Anak Krakatau before its 2018 eruption.

AI-Collected Data on Volcano Behavior Explodes as Threats Increase

Forty years ago this week, Mount Saint Helens erupted and sent ash all the way around the planet and killed 57 people in that nearby area of Washington State. Now apps keep track of volcanic eruptions and earthquakes, showing a recent uptick of these events in the past few years.

A story on by Jane Palmer explains how AI is being used to monitor volcanos worldwide. She starts with the eruption of Anak Krakatau in 2018 and the tsunami it generated that killed 450 people on nearby coasts of Java and Sumatra. Although nobody foresaw that disaster, a 2019 study found that satellite and ground-based instruments had picked up precursory signals that could help forecast similar events in the future at Anak Krakatau and other peaks.

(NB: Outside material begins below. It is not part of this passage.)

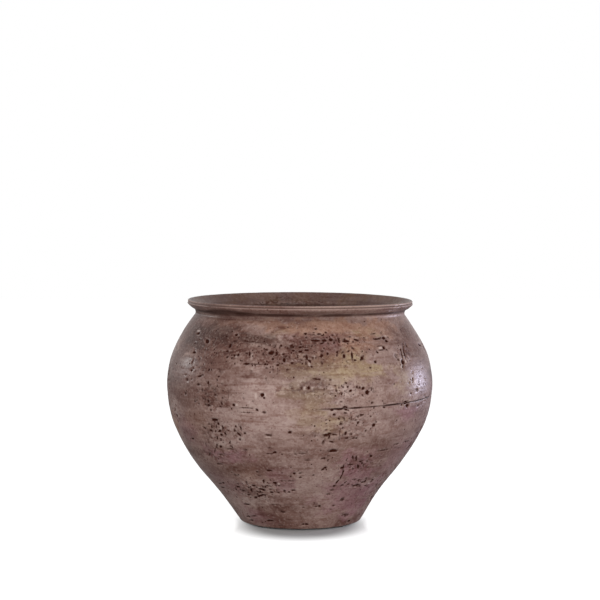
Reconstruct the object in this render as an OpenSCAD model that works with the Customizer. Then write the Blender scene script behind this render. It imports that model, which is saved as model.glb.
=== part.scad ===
/* [Pot] */
// Height of the pot from its foot to the top of its lip
pot_h = 254; // [240:1:290]
// Width of the belly at its widest
belly_d = 305; // [290:1:340]
// Height of the widest part of the belly above the foot
belly_h = 156; // [144:1:168]
// Width of the foot
foot_d = 138; // [128:1:154]
// Width of the neck at its narrowest, outside
neck_d = 240; // [225:1:246]
// How far the lip stands out beyond the neck
lip_reach = 9; // [6:0.5:14]

/* [Leans, in degrees from upright] */
// Outward lean of the wall just above the foot
foot_lean = 33; // [26:1:38]
// Outward lean of the flank where it is straightest
flank_lean = 40; // [35:1:45]
// Inward lean of the shoulder where it meets the neck
shoulder_lean = 37; // [30:1:42]
// Outward lean of the underside of the rim
flare_lean = 48; // [40:1:52]

/* [Clay walls] */
// Thickness of the wall at the foot
foot_wall = 13; // [11:0.5:15]
// Thickness of the wall from the flank to the belly
belly_wall = 8; // [6.5:0.5:10]
// Thickness of the floor
floor_t = 10; // [7:0.5:13]
// Height of the hollow under the floor, above the foot
foot_hollow = 3; // [2:0.5:5]
// Width of the ring that the pot stands on
foot_ring_w = 15; // [14:0.5:17]
// Radius of the outer edge of the foot
foot_round = 2.5; // [1:0.5:4]

/* [Rim] */
// Radius of the hollow between the shoulder and the rim
cove_r = 4; // [3:0.5:7]
// Radius of the two beads of the lip
bead_r = 1.8; // [1.4:0.1:2.4]
// Height of the top bead above the edge bead
bead_rise = 2.2; // [1.6:0.1:2.6]
// How far the top bead stands back from the edge bead
bead_setback = 0.4; // [0:0.1:1]

/* [Luted joints] */
// Height of the seam round the belly, above the foot
seam_h = 144; // [110:1:170]
// Depth of the nick that the seam leaves in the outside of the wall
seam_nick = 0.6; // [0.3:0.1:1.2]
// Height of the tongue that keys one clay section into the next
tongue_h = 2.5; // [1.5:0.5:4]

/* [Sealing coils] */
// Height of the coil smoothed over the belly seam, inside
belly_coil_h = 20; // [14:1:30]
// Thickness of that coil at its middle
belly_coil_t = 2.4; // [1.5:0.1:4]
// Reach of the corner coil over the floor, inwards from the wall
floor_coil_w = 13; // [10:1:18]
// Reach of the corner coil up the wall
floor_coil_h = 12; // [8:1:18]

/* [Throwing rings] */
// Height from one finger ring to the next, inside
ring_pitch = 13; // [10:1:18]
// Depth of a finger ring
ring_depth = 0.8; // [0.4:0.1:1.4]

/* [Felt pads] */
// Width of a felt pad
pad_d = 12; // [8:1:12]
// Thickness of a felt pad
pad_t = 1.5; // [1:0.5:3]
// Number of felt pads under the foot
pad_count = 4; // [3:1:6]

/* [Hidden] */
$fn = 144;

// The outline passes the flank at these shares of the way from the foot to the belly.
flank_height_share = 0.35;
flank_reach_share = 0.47;
// Each land beside a tongue takes this share of the wall.
land_share = 0.26;

wall_steps = 120;
arc_steps = 8;
// A point of the wall that lies closer than this to where the wall is cut is left out.
cut_clearance = 0.02;
floor_rings = 3;
steps_per_ring = 8;

glazed_clay = [0.53, 0.42, 0.38];
coil_clay = [0.50, 0.39, 0.34];
bare_clay = [0.62, 0.45, 0.36];
pad_felt = [0.24, 0.19, 0.17];

// Heights above the surface that the pads rest on.
foot_z = pad_t;
slab_low_z = foot_z + foot_hollow;
slab_top_z = slab_low_z + floor_t;
seam_z = foot_z + seam_h;

// The foot's outer edge is an arc between the level foot and the leaning wall.
foot_edge_centre = [foot_d / 2 - foot_round * tan((90 - foot_lean) / 2), foot_z + foot_round];
seat_r = foot_d / 2 - foot_ring_w;

// The lip is two beads, one on the other. Its underside runs down to the cove at the neck.
edge_bead = [neck_d / 2 + lip_reach - bead_r, foot_z + pot_h - bead_r - bead_rise];
top_bead = [edge_bead[0] - bead_setback, foot_z + pot_h - bead_r];
flare_foot_r = neck_d / 2 + cove_r * (1 - cos(flare_lean));
flare_run = (edge_bead[0] + bead_r * cos(flare_lean) - flare_foot_r) / tan(flare_lean);
cove_centre = [
    neck_d / 2 + cove_r,
    edge_bead[1] - bead_r * sin(flare_lean) - flare_run - cove_r * sin(flare_lean)
];
rim_wall = 2 * bead_r + bead_rise * sin(flare_lean) + bead_setback * cos(flare_lean);

// Stations of the outline: height, radius and slope, which is the radius gained for each unit of height.
foot_station = [
    foot_edge_centre[1] - foot_round * sin(foot_lean),
    foot_edge_centre[0] + foot_round * cos(foot_lean),
    tan(foot_lean)
];
flank_station = [
    foot_z + flank_height_share * belly_h,
    foot_d / 2 + flank_reach_share * (belly_d - foot_d) / 2,
    tan(flank_lean)
];
belly_station = [foot_z + belly_h, belly_d / 2, 0];
neck_station = [
    cove_centre[1] - cove_r * sin(shoulder_lean),
    cove_centre[0] - cove_r * cos(shoulder_lean),
    -tan(shoulder_lean)
];
stations = [foot_station, flank_station, belly_station, neck_station];

// A cubic from station a to station b, with the radius and the slope of each.
function cubic_r(a, b, t) =
    (2 * t ^ 3 - 3 * t ^ 2 + 1) * a[1] + (t ^ 3 - 2 * t ^ 2 + t) * (b[0] - a[0]) * a[2]
    + (3 * t ^ 2 - 2 * t ^ 3) * b[1] + (t ^ 3 - t ^ 2) * (b[0] - a[0]) * b[2];
function cubic_slope(a, b, t) =
    6 * (t ^ 2 - t) * (a[1] - b[1]) / (b[0] - a[0])
    + (3 * t ^ 2 - 4 * t + 1) * a[2] + (3 * t ^ 2 - 2 * t) * b[2];
function way(z, low, high) = (z - low) / (high - low);
function span_at(z) = z < flank_station[0] ? 0 : z < belly_station[0] ? 1 : 2;
function outer_r(z) =
    let (a = stations[span_at(z)], b = stations[span_at(z) + 1])
    cubic_r(a, b, way(z, a[0], b[0]));
function outer_lean(z) =
    let (a = stations[span_at(z)], b = stations[span_at(z) + 1])
    atan(cubic_slope(a, b, way(z, a[0], b[0])));

// The wall thins from the foot to the flank, keeps its thickness to the belly, and thins again to the rim.
function eased(a, b, t) = a + (b - a) * t ^ 2 * (3 - 2 * t);
function plain_wall(z) =
    span_at(z) == 0 ? eased(foot_wall, belly_wall, way(z, foot_station[0], flank_station[0]))
    : span_at(z) == 1 ? belly_wall
    : eased(belly_wall, rim_wall, way(z, belly_station[0], neck_station[0]));
// The finger rings die out over the last ring below the neck.
function ring_fade(z) = min(1, (neck_station[0] - z) / ring_pitch);
function wall_t(z) =
    plain_wall(z) + ring_depth / 2 * ring_fade(z) * sin(360 * (z - slab_top_z) / ring_pitch);

// The outside and the inside of the wall as [radius, height], from the foot to the neck.
wall_heights = [
    for (i = [0 : wall_steps]) foot_station[0] + i / wall_steps * (neck_station[0] - foot_station[0])
];
outer_curve = [for (z = wall_heights) [outer_r(z), z]];
inner_curve = [
    for (z = wall_heights)
        [outer_r(z) - wall_t(z) * cos(outer_lean(z)), z + wall_t(z) * sin(outer_lean(z))]
];

function last(list) = list[len(list) - 1];
function reversed(list) = [for (i = [len(list) - 1 : -1 : 0]) list[i]];
// The point of a curve at one height, and the stretch of it between two heights with both ends.
function point_at(curve, z) = [lookup(z, [for (p = curve) [p[1], p[0]]]), z];
function stretch(curve, low, high) = concat(
    [point_at(curve, low)],
    [for (p = curve) if (p[1] > low + cut_clearance && p[1] < high - cut_clearance) p],
    [point_at(curve, high)]
);
function arc(centre, r, from, to, steps) = [
    for (i = [0 : steps])
        let (angle = from + i / steps * (to - from)) centre + r * [cos(angle), sin(angle)]
];

// The tongue across a joint, from the wall's outside to its inside, without the two ends.
function tongue(outside, inside) =
    let (
        across = inside - outside,
        up = [across[1], -across[0]] / norm(across)
    )
    [
        outside + land_share * across,
        outside + across / 2 + tongue_h * up,
        outside + (1 - land_share) * across
    ];
function inward_from(outside, inside, depth) = outside + depth * (inside - outside) / norm(inside - outside);

// The floor meets the inside of the wall at this corner, and its edge slants down from there to its seat.
slab_corner = point_at(inner_curve, slab_top_z);

seam_outside = point_at(outer_curve, seam_z);
seam_inside = point_at(inner_curve, seam_z);
seam_nick_point = inward_from(seam_outside, seam_inside, seam_nick);
seam_tongue = tongue(seam_outside, seam_inside);
neck_tongue = tongue(last(outer_curve), last(inner_curve));

// The floor wedges in from above, on its slanting edge. Finger rings circle its top inside the coil.
module floor_slab() {
    ring_step = (slab_corner[0] - floor_coil_w) / (floor_rings * steps_per_ring);
    ringed_top = [
        for (i = [0 : floor_rings * steps_per_ring])
            [i * ring_step, slab_top_z - ring_depth * (1 - cos(360 * i / steps_per_ring)) / 2]
    ];
    color(bare_clay)
        rotate_extrude()
            polygon(concat(
                [[0, slab_low_z], [seat_r, slab_low_z], slab_corner],
                reversed(ringed_top)
            ));
}

// From the foot ring to the seam. Its tongue stands up round the top edge.
module lower_wall() {
    foot_edge = arc(foot_edge_centre, foot_round, -90, -foot_lean, arc_steps);
    color(glazed_clay)
        rotate_extrude()
            polygon(concat(
                [[seat_r, foot_z]],
                [for (i = [0 : arc_steps - 1]) foot_edge[i]],
                stretch(outer_curve, foot_station[0], seam_z - seam_nick),
                [seam_nick_point],
                seam_tongue,
                reversed(stretch(inner_curve, slab_top_z, seam_z)),
                [[seat_r, slab_low_z]]
            ));
}

// From the seam to the neck, with a groove below and a tongue above.
module upper_wall() {
    color(glazed_clay)
        rotate_extrude()
            polygon(concat(
                reversed(seam_tongue),
                [seam_nick_point],
                stretch(outer_curve, seam_z + seam_nick, neck_station[0]),
                neck_tongue,
                reversed(stretch(inner_curve, seam_z, last(inner_curve)[1]))
            ));
}

// The neck and the flared rim, with the two beads of the lip.
module rim() {
    bead_gap = top_bead - edge_bead;
    bead_turn = atan2(bead_gap[1], bead_gap[0]);
    bead_meet = acos(norm(bead_gap) / (2 * bead_r));
    color(glazed_clay)
        rotate_extrude()
            polygon(concat(
                arc(cove_centre, cove_r, 180 + shoulder_lean, 180 - flare_lean, arc_steps),
                arc(edge_bead, bead_r, -flare_lean, bead_turn - bead_meet, arc_steps),
                [
                    for (i = [1 : arc_steps])
                        arc(top_bead, bead_r, bead_turn - 180 + bead_meet, 180 - flare_lean, arc_steps)[i]
                ],
                arc(cove_centre, cove_r + rim_wall, 180 - flare_lean, 180 + shoulder_lean, arc_steps),
                reversed(neck_tongue)
            ));
}

// A coil of clay on the wall's inside. Its thickness follows from the share of its height.
module wall_coil(low, height, thickness) {
    seat = stretch(inner_curve, low, low + height);
    face = [
        for (p = reversed(seat))
            let (t = thickness(way(p[1], low, low + height)))
            if (t > 0) p - [t, 0]
    ];
    color(coil_clay)
        rotate_extrude()
            polygon(concat(seat, face));
}

// The coil smoothed over the seam is thickest at its middle and feathered out at its edges.
module belly_coil() {
    wall_coil(seam_z - belly_coil_h / 2, belly_coil_h, function (share) belly_coil_t * sin(180 * share));
}

// The coil thumbed into the corner is a hollow fillet over the joint between the floor and the wall.
module floor_coil() {
    wall_coil(slab_top_z, floor_coil_h, function (share) floor_coil_w * (1 - share) ^ 2);
}

// Felt pads stuck under the middle of the foot ring.
module foot_pads() {
    pad_circle_r = (seat_r + foot_edge_centre[0]) / 2;
    color(pad_felt)
        for (i = [0 : pad_count - 1])
            rotate([0, 0, 360 * (i + 1 / 2) / pad_count])
                translate([pad_circle_r, 0, 0])
                    cylinder(h = pad_t, d = pad_d);
}

floor_slab();
lower_wall();
upper_wall();
rim();
belly_coil();
floor_coil();
foot_pads();
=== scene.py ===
# %% [markdown]
# # A brown clay vase
# The vase is a round pot of fired clay that stands on felt pads. It was made in sections: a floor, a
# bowl, a shoulder and a rim, luted together with slip and sealed inside with coils of clay. The
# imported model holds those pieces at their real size. This lesson gives them their skins: the slight
# bow of a soft pot, the open seam, the pits, and a mottled finish rubbed into all of them.

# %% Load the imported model
import math

import bpy
import numpy as np
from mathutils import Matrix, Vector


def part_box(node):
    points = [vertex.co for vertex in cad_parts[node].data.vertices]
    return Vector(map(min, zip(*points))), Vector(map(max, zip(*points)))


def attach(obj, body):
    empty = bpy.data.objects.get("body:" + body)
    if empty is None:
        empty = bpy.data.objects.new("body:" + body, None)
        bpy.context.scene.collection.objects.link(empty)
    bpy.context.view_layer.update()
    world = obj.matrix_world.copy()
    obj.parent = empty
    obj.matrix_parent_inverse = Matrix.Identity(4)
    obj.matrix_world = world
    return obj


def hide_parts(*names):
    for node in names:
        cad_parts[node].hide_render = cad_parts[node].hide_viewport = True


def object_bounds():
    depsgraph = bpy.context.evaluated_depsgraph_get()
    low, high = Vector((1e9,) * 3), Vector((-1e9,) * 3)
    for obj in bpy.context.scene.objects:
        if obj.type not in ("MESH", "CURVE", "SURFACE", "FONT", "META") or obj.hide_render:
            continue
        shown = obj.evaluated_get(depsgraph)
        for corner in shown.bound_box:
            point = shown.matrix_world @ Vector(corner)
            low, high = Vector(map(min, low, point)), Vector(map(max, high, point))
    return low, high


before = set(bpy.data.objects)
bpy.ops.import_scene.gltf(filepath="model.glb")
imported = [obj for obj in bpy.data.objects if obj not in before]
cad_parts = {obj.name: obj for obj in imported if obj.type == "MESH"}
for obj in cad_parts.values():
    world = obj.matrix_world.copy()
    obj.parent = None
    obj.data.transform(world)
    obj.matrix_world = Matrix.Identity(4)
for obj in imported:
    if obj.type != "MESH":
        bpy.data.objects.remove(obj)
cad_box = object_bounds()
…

The unexpected collapse at Anak Krakatau shows some of the challenges for researchers have in monitoring thousands of potentially dangerous volcanoes around the world. But advances in the field, such as AI algorithms to review the data being collected, may lead to better forecasting of eruptions.

The Mt. St. Helens eruption was actually the beginning of the era of tracking volcano data closely. Scientists had flocked to the mountain in the months before the blast and had carefully tracked its behavior, including frequent earthquakes, gases fuming from its crater, as well as an ominous bulge in its northern area.

“It was the first really significant eruption that was captured by modern-day scientific instrumentation,” says Seth Moran, scientist-in-charge at the US Geological Survey (USGS) Cascades Volcano Observatory in Vancouver, Washington. “And so, in a lot of ways, it’s become a benchmark for the ways that people go about looking at volcanoes around the world.”

Palmer’s article goes deep into describing volcanos that have erupted around the world, from Stromboli and Etna in Italy to a 2010 eruption in Iceland.

The researchers’ original motivation for developing the system was to find a way to detect eruptions at unmonitored volcanoes because even remote blasts can have far-reaching impacts. The eruption of Eyjafjallajökull in Iceland in 2010 created an ash plume that disrupted air traffic across Europe for weeks.

“As volcanologists, we always used to say that we were data poor,” says Michael Poland, scientist-in-charge at the USGS Yellowstone Volcano Observatory in Vancouver, Washington. “But now the satellite data really expand our ability to see what volcanoes are doing.”

Researchers have combined radar data with satellite observations that record temperature and sulfur dioxide emissions to capture a full snapshot of what happens before and during eruptions. A study of the 47 most active volcanoes in South America, which used 17 years of satellite data, showed that changes in at least one variable, and sometimes in all three, precede an eruption.

To better use the data, researchers created a volcano-monitoring platform called MOUNTS (monitoring unrest from space), using data from Sentinel satellites and ground-based earthquake information that monitor 17 volcanoes, including Anak Krakatau.

As they started on the project, however, the researchers faced a new and unusual problem — too much data. The satellites provide torrents of readings, more than researchers can analyze using conventional methods.

In response to this challenge, researchers have turned to machine-learning techniques, a form of artificial intelligence in which computer algorithms such as neural networks can be trained to pick out patterns in data. Juliet Biggs, a volcanologist at the University of Bristol, UK, and her colleagues have created a neural network that has churned through some 30,000 Sentinel-1 images of more than 900 volcanoes and flagged about 100 images as needing more attention. Of those images, 39 showed real ground distortions5, meaning that the AI system had reduced the workload for the volcanologists by a factor of nearly 10. Now, they are testing their system on some half a million images from more than 1,000 volcanoes.

“You just can’t look at every image,” Poland says. “I see machine learning as having a real impact in filtering through these massive volumes of data.”

The article is rich in facts and interesting ties between how satellites and AI and upgraded the whole science of volcanology.